How Frequently Should Employee Engagement Surveys Be Conducted?

How-Often-Should-Employee-Engagement-Surveys-Be-ConductedThe annual employee engagement survey has been a staple of human capital management for decades. This low survey cadence was the gold standard for years, but leaders started to want more actionable and fresh results.

To avoid any stale feedback, the industry increased their survey frequency by leveraging monthly, weekly, and “always-on” surveys. This shift led to a lack of understanding among organizations about optimal survey frequency levels, prompting many missed opportunities to gain effective employee feedback.

Getting employee feedback that prioritizes actionability and relevance requires the right survey frequency, but understanding what frequency to leverage can be difficult.
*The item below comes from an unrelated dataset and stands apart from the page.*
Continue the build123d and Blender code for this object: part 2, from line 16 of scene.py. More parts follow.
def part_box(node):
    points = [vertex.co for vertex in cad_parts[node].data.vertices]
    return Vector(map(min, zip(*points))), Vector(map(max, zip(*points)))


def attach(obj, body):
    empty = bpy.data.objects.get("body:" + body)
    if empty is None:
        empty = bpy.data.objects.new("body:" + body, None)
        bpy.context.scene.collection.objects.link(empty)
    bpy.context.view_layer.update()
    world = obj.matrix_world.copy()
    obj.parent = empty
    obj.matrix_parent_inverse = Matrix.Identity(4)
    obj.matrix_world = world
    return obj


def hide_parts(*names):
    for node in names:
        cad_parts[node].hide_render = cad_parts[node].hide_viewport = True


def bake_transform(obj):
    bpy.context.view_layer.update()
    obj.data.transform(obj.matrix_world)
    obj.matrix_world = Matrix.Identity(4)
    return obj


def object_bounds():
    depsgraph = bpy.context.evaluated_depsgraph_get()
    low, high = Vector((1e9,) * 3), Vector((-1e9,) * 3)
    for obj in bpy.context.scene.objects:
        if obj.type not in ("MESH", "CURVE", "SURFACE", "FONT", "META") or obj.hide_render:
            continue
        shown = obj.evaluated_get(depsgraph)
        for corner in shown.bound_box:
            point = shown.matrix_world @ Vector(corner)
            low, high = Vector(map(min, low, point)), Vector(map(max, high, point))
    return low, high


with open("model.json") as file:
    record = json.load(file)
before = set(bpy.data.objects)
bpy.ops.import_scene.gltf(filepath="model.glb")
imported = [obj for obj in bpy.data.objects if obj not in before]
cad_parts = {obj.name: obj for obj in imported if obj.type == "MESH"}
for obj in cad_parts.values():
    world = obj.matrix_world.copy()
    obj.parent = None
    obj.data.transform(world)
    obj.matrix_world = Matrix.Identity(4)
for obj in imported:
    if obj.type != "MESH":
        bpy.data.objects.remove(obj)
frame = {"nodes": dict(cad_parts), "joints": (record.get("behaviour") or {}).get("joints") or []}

To maximize your employee feedback process, design a comprehensive listening strategy to get worthwhile employee feedback data.

 

Free download: Complete Guide to Conducting an Employee Engagement Survey

 

Learn how to gauge what frequency works for your organization to promote relevant, actionable, and timely data to engage employees and promote organizational growth.

 

Determine the right survey cadence to promote engagement.

 

Employee engagement by survey cadence

 

Our research shows that organizations who administer more regular surveys have highly engaged employees. The reality is that organizations who prioritize the employee survey process, and frequently survey employees, probably value employee feedback more than those who don’t. When organizations develop their listening strategies to produce actionable, relevant results, employee engagement levels rise as feedback is regularly implemented into the organization. 

The lowest engagement levels are associated with employees who are asked to complete surveys less than once a year—even organizations who don’t administer any surveys have higher engagement levels among their employees. This isn’t to say that never surveying your employees is a good strategy, but speaks to the importance of adopting a comprehensive listening strategy that is constantly seeking actionable employee feedback. 
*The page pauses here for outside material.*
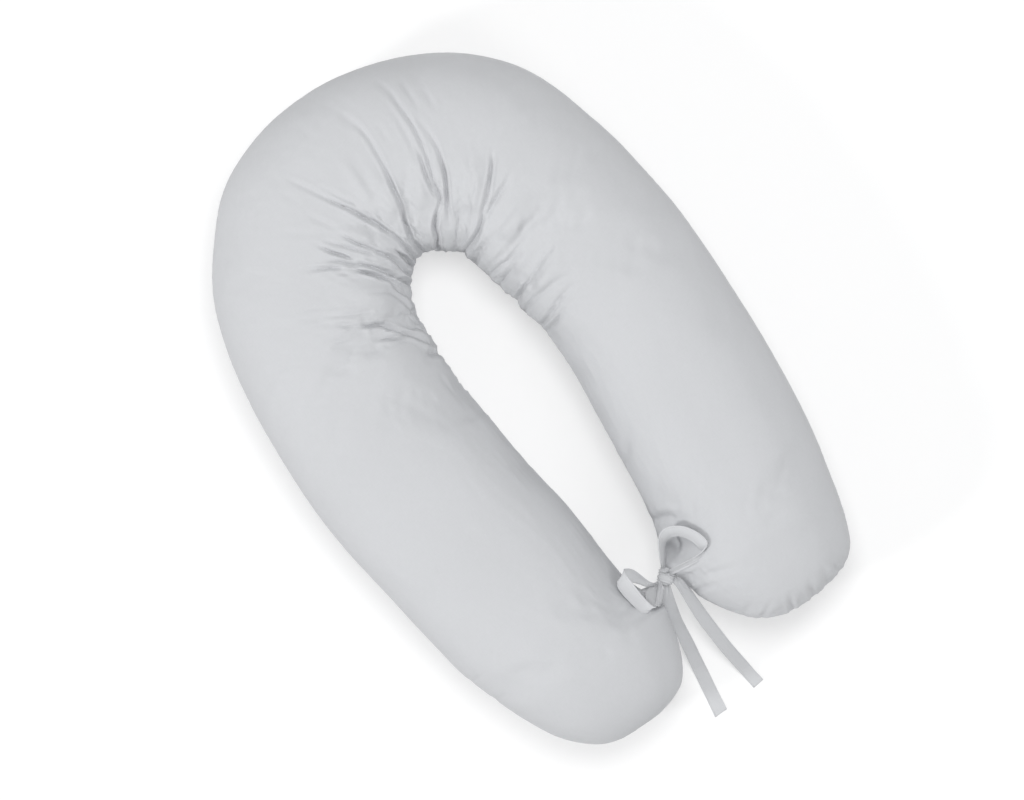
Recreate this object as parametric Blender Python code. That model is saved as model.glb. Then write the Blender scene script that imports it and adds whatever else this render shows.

Once your organization has developed a listening strategy that prioritizes taking action on feedback, administer surveys 4 to 5 times a year to achieve optimal results. Supplement an annual employee engagement survey with pulse and lifecycle surveys to gauge the success of your HR initiatives. Ensure you take action as a result of your findings to boost employee engagement and growth.

 

Produce actionable results.

 

Employees perceive action with more frequent listening

 

A high survey cadence leads to positive employee perceptions about the actions their leaders take—employees who are surveyed often see more effective measures taken as a result of their feedback. Taking action is an essential component of the survey process.

Actionable surveys produce insightful results. More frequent surveys prompt action from your leaders—without action, surveys lose their purpose. Ask for feedback that is directly related to organizational and team specific improvement and have a plan in place to act on that feedback.

Meet with teams at local levels to ensure that any survey data is translated into actions that are tailored for each team. Organizational engagement initiatives are good, but team and local level specific actions are better.

To best understand your data, don’t focus only on the “scores” you receive. The metrics of your surveys are a valuable tool to understand big picture trends, but the specific feedback is even more important. Focus on high impact items to create a better course of action.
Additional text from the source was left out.